Written instruction: Reproduce the material exactly, omitting nothing.

Material:
---

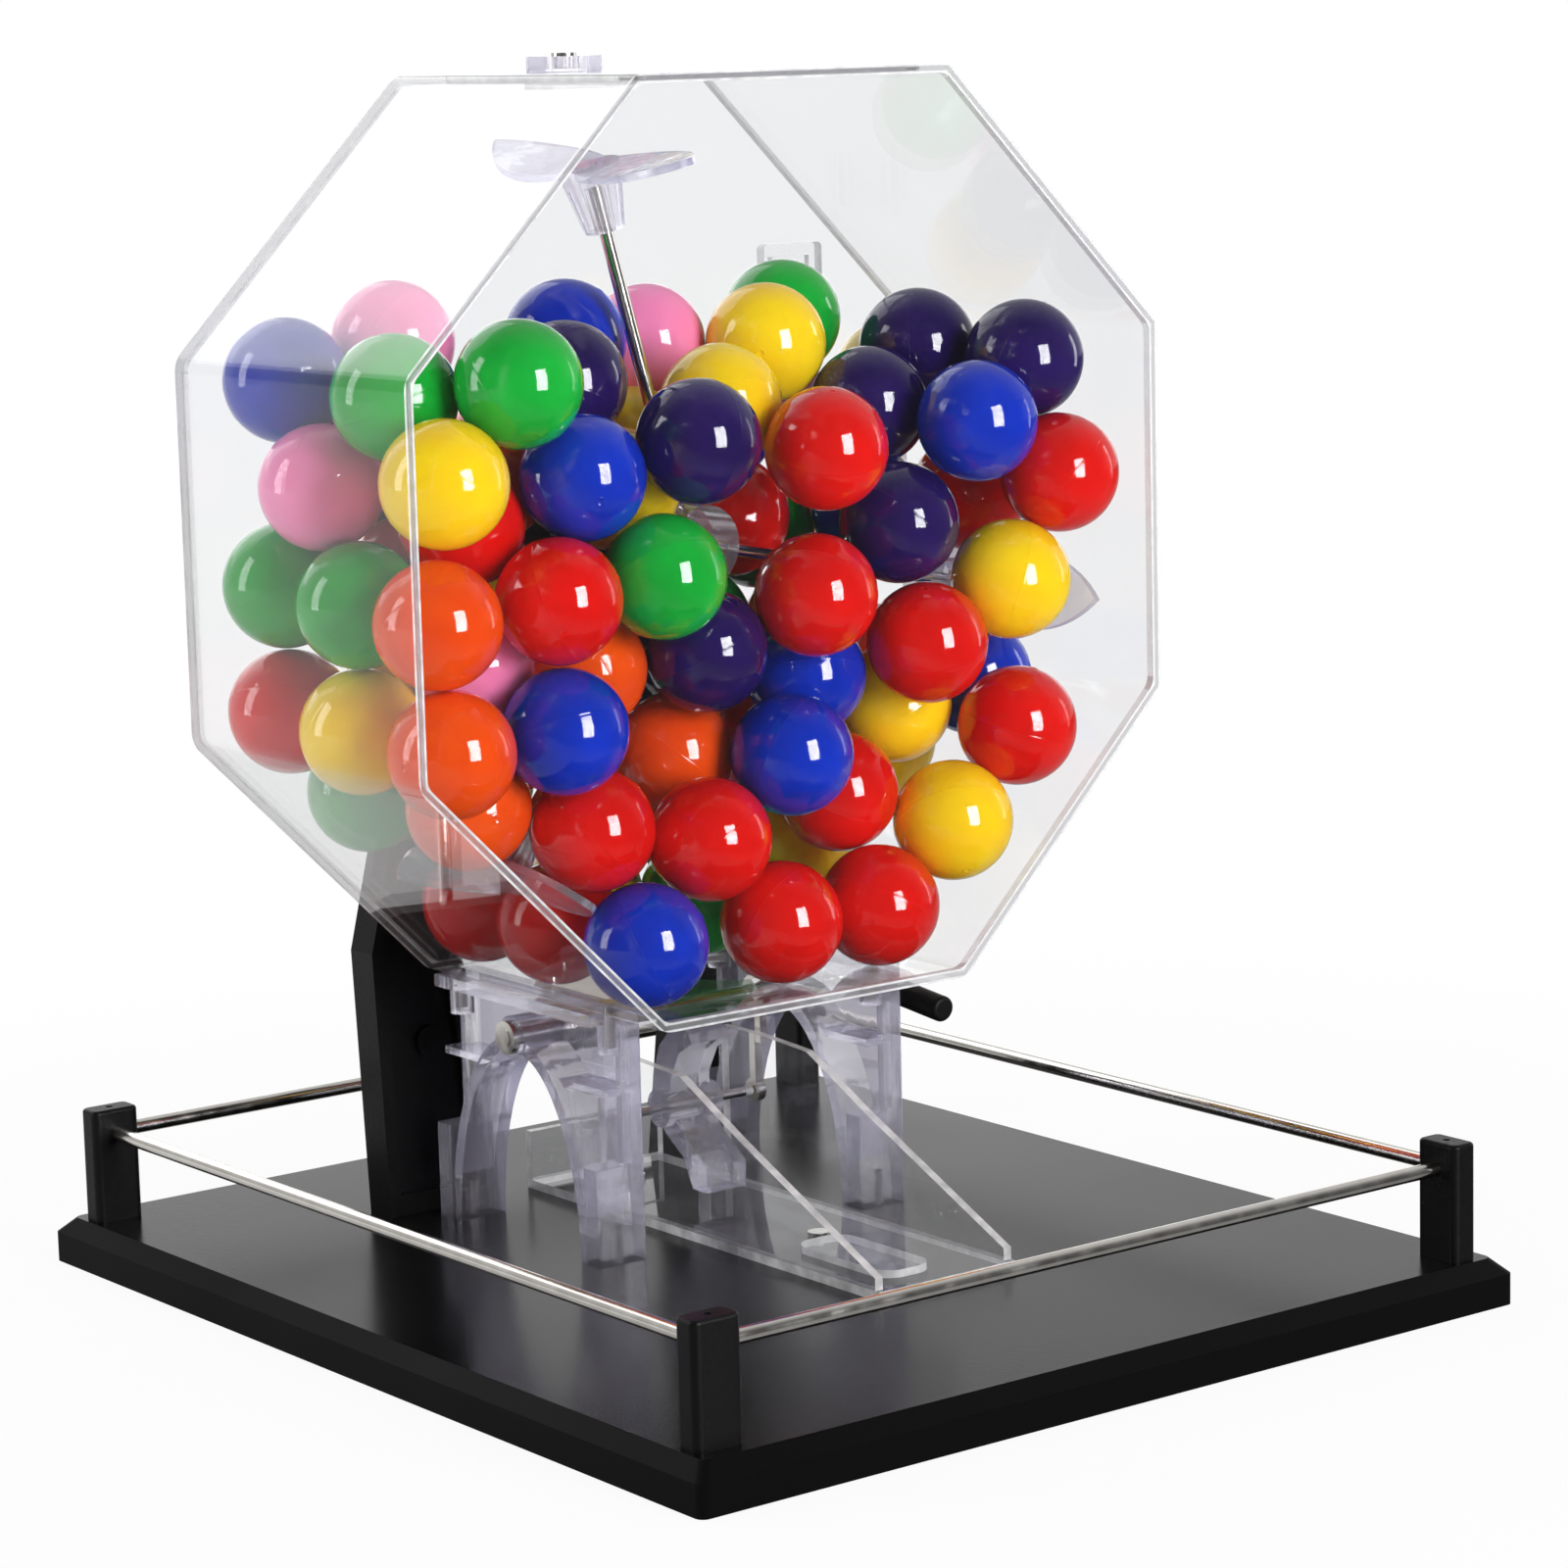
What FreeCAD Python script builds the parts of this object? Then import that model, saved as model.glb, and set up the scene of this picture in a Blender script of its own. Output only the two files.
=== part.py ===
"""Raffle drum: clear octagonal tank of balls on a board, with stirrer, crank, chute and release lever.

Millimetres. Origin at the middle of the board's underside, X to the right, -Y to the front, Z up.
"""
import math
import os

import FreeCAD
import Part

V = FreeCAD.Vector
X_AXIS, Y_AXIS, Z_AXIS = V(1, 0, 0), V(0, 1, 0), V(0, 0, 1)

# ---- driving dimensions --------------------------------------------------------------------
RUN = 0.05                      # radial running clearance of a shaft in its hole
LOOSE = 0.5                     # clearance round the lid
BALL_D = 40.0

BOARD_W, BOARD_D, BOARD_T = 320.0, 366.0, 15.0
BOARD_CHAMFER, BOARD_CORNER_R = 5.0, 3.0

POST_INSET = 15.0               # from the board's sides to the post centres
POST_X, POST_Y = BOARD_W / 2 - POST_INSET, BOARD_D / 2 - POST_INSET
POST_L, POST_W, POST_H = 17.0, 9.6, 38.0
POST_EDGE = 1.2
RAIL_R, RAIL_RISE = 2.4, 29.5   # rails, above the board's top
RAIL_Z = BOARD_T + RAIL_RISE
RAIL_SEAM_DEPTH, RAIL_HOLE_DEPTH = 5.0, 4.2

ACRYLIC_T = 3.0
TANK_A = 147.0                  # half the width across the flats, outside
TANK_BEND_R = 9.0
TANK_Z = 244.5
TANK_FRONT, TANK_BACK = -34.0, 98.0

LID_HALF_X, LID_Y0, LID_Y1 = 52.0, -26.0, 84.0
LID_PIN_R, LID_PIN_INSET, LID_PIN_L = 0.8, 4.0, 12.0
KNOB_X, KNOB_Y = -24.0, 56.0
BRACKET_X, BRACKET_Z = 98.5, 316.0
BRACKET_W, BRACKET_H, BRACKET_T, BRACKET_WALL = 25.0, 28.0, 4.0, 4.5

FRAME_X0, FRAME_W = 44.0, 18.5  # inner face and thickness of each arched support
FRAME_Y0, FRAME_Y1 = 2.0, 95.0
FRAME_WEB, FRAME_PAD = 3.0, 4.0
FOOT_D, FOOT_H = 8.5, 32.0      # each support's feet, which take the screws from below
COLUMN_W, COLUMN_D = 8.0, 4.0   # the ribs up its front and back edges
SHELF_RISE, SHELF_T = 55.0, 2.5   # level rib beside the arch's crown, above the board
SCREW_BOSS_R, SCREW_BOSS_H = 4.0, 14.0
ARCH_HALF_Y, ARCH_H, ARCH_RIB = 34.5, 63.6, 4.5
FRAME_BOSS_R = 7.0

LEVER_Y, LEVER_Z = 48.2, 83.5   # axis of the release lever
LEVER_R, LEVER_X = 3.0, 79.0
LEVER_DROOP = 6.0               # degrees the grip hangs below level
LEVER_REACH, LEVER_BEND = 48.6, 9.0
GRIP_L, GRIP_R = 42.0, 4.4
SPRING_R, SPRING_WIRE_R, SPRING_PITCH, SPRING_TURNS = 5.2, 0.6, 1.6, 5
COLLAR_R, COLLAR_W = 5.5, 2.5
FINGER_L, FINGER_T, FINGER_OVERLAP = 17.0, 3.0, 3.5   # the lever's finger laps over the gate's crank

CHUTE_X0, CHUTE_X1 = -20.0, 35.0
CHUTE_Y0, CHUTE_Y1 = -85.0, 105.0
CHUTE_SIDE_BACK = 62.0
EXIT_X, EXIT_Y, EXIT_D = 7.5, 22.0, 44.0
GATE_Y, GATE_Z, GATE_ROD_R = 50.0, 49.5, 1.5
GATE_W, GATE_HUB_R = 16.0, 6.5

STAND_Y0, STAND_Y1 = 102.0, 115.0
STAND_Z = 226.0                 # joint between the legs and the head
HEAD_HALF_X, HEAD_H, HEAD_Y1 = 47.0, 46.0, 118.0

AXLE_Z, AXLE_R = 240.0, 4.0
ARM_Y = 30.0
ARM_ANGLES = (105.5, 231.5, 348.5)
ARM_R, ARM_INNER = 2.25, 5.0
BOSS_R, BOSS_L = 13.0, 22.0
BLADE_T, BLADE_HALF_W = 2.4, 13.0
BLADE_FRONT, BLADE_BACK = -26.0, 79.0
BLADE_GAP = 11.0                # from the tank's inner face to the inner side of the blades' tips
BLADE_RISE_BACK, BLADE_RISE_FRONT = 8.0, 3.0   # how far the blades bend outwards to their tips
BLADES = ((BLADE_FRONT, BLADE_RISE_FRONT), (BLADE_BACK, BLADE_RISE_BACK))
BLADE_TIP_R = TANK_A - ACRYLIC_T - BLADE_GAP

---

Result for this exercise:
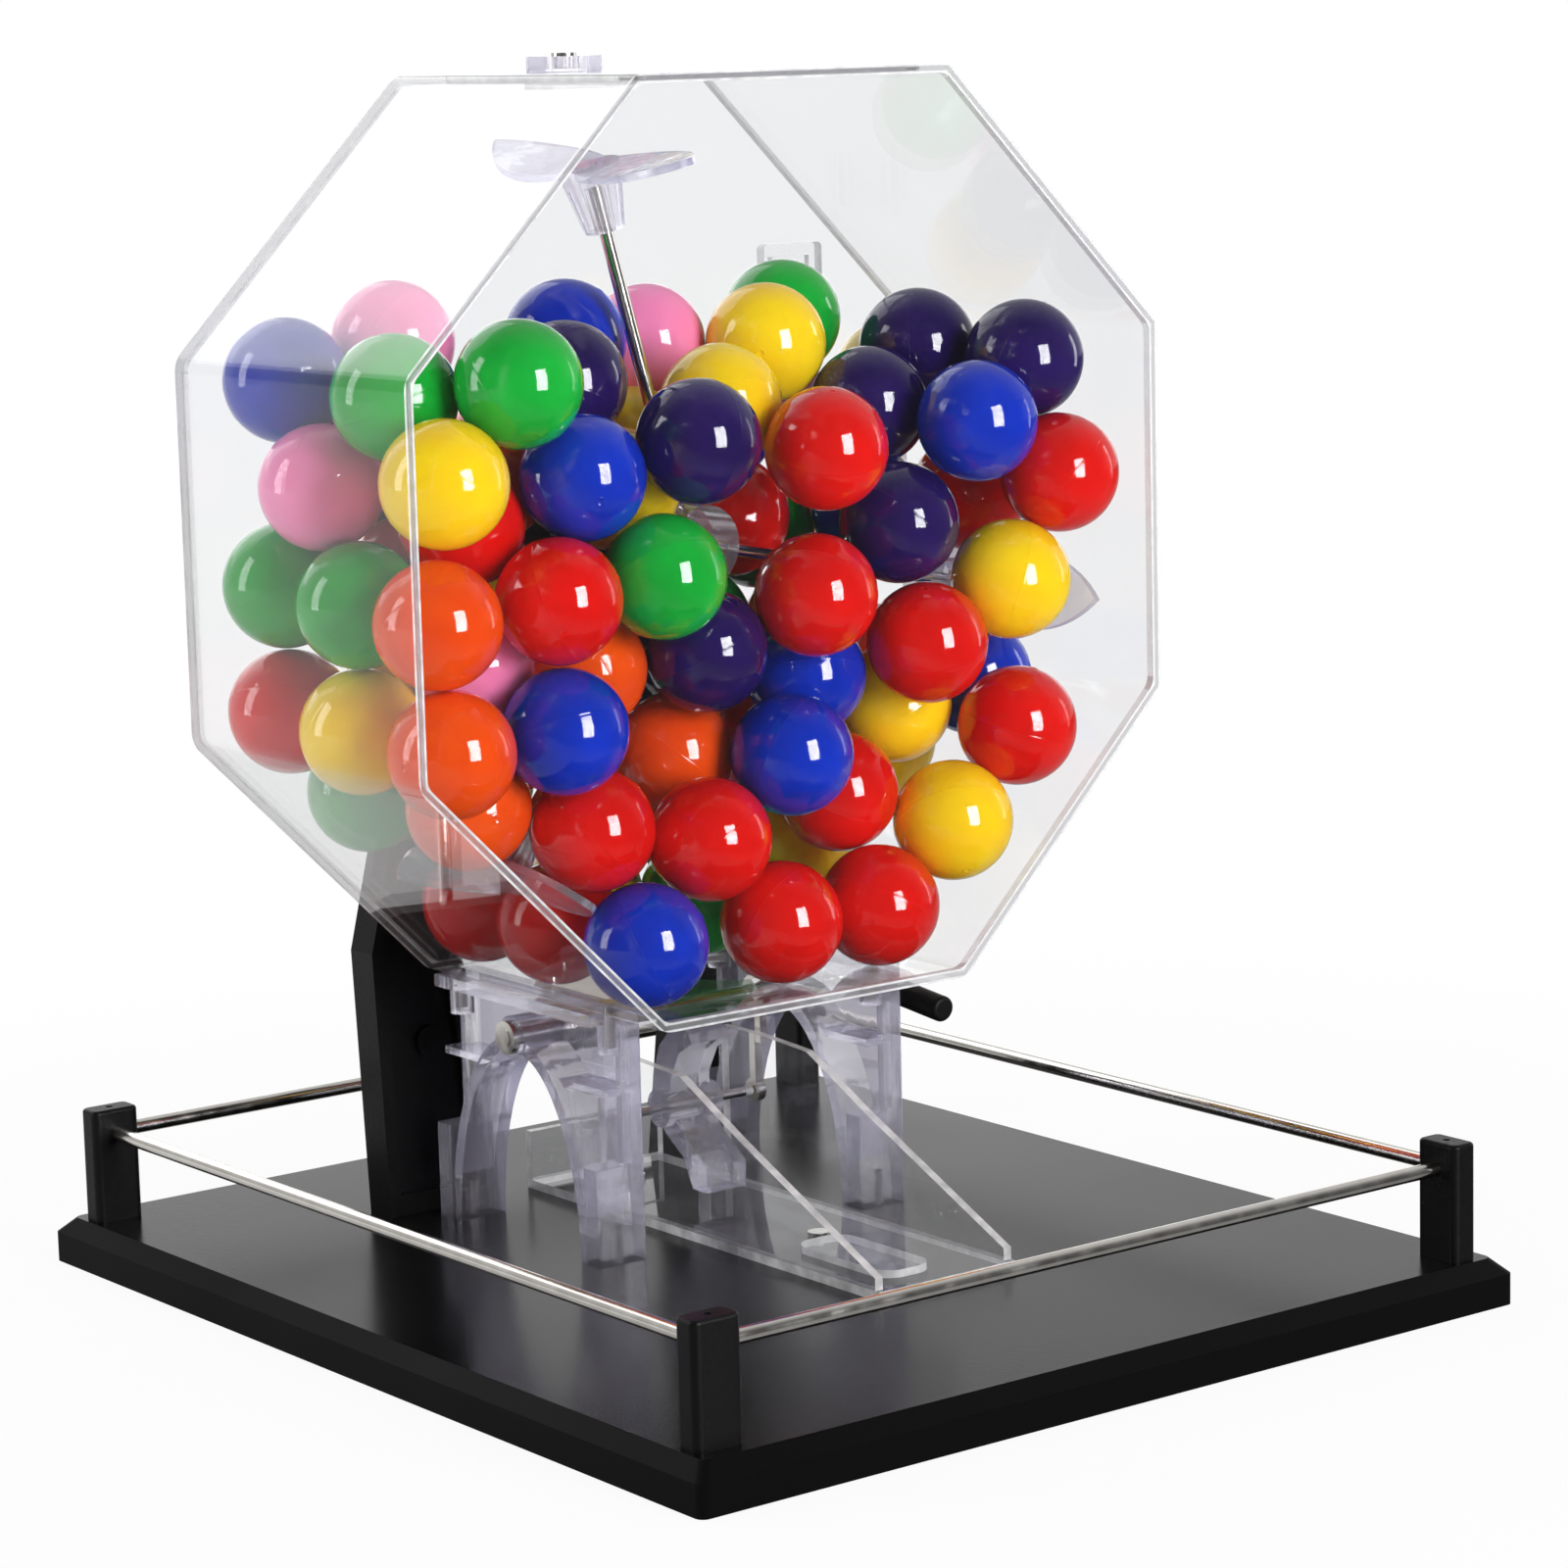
What FreeCAD Python script builds the parts of this object? Then import that model, saved as model.glb, and set up the scene of this picture in a Blender script of its own. Output only the two files.
=== part.py ===
"""Raffle drum: clear octagonal tank of balls on a board, with stirrer, crank, chute and release lever.

Millimetres. Origin at the middle of the board's underside, X to the right, -Y to the front, Z up.
"""
import math
import os

import FreeCAD
import Part

V = FreeCAD.Vector
X_AXIS, Y_AXIS, Z_AXIS = V(1, 0, 0), V(0, 1, 0), V(0, 0, 1)

# ---- driving dimensions --------------------------------------------------------------------
RUN = 0.05                      # radial running clearance of a shaft in its hole
LOOSE = 0.5                     # clearance round the lid
BALL_D = 40.0

BOARD_W, BOARD_D, BOARD_T = 320.0, 366.0, 15.0
BOARD_CHAMFER, BOARD_CORNER_R = 5.0, 3.0

POST_INSET = 15.0               # from the board's sides to the post centres
POST_X, POST_Y = BOARD_W / 2 - POST_INSET, BOARD_D / 2 - POST_INSET
POST_L, POST_W, POST_H = 17.0, 9.6, 38.0
POST_EDGE = 1.2
RAIL_R, RAIL_RISE = 2.4, 29.5   # rails, above the board's top
RAIL_Z = BOARD_T + RAIL_RISE
RAIL_SEAM_DEPTH, RAIL_HOLE_DEPTH = 5.0, 4.2

ACRYLIC_T = 3.0
TANK_A = 147.0                  # half the width across the flats, outside
TANK_BEND_R = 9.0
TANK_Z = 244.5
TANK_FRONT, TANK_BACK = -34.0, 98.0

LID_HALF_X, LID_Y0, LID_Y1 = 52.0, -26.0, 84.0
LID_PIN_R, LID_PIN_INSET, LID_PIN_L = 0.8, 4.0, 12.0
KNOB_X, KNOB_Y = -24.0, 56.0
BRACKET_X, BRACKET_Z = 98.5, 316.0
BRACKET_W, BRACKET_H, BRACKET_T, BRACKET_WALL = 25.0, 28.0, 4.0, 4.5

FRAME_X0, FRAME_W = 44.0, 18.5  # inner face and thickness of each arched support
FRAME_Y0, FRAME_Y1 = 2.0, 95.0
FRAME_WEB, FRAME_PAD = 3.0, 4.0
FOOT_D, FOOT_H = 8.5, 32.0      # each support's feet, which take the screws from below
COLUMN_W, COLUMN_D = 8.0, 4.0   # the ribs up its front and back edges
SHELF_RISE, SHELF_T = 55.0, 2.5   # level rib beside the arch's crown, above the board
SCREW_BOSS_R, SCREW_BOSS_H = 4.0, 14.0
ARCH_HALF_Y, ARCH_H, ARCH_RIB = 34.5, 63.6, 4.5
FRAME_BOSS_R = 7.0

LEVER_Y, LEVER_Z = 48.2, 83.5   # axis of the release lever
LEVER_R, LEVER_X = 3.0, 79.0
LEVER_DROOP = 6.0               # degrees the grip hangs below level
LEVER_REACH, LEVER_BEND = 48.6, 9.0
GRIP_L, GRIP_R = 42.0, 4.4
SPRING_R, SPRING_WIRE_R, SPRING_PITCH, SPRING_TURNS = 5.2, 0.6, 1.6, 5
COLLAR_R, COLLAR_W = 5.5, 2.5
FINGER_L, FINGER_T, FINGER_OVERLAP = 17.0, 3.0, 3.5   # the lever's finger laps over the gate's crank

CHUTE_X0, CHUTE_X1 = -20.0, 35.0
CHUTE_Y0, CHUTE_Y1 = -85.0, 105.0
CHUTE_SIDE_BACK = 62.0
EXIT_X, EXIT_Y, EXIT_D = 7.5, 22.0, 44.0
GATE_Y, GATE_Z, GATE_ROD_R = 50.0, 49.5, 1.5
GATE_W, GATE_HUB_R = 16.0, 6.5

STAND_Y0, STAND_Y1 = 102.0, 115.0
STAND_Z = 226.0                 # joint between the legs and the head
HEAD_HALF_X, HEAD_H, HEAD_Y1 = 47.0, 46.0, 118.0

AXLE_Z, AXLE_R = 240.0, 4.0
ARM_Y = 30.0
ARM_ANGLES = (105.5, 231.5, 348.5)
ARM_R, ARM_INNER = 2.25, 5.0
BOSS_R, BOSS_L = 13.0, 22.0
BLADE_T, BLADE_HALF_W = 2.4, 13.0
BLADE_FRONT, BLADE_BACK = -26.0, 79.0
BLADE_GAP = 11.0                # from the tank's inner face to the inner side of the blades' tips
BLADE_RISE_BACK, BLADE_RISE_FRONT = 8.0, 3.0   # how far the blades bend outwards to their tips
BLADES = ((BLADE_FRONT, BLADE_RISE_FRONT), (BLADE_BACK, BLADE_RISE_BACK))
BLADE_TIP_R = TANK_A - ACRYLIC_T - BLADE_GAP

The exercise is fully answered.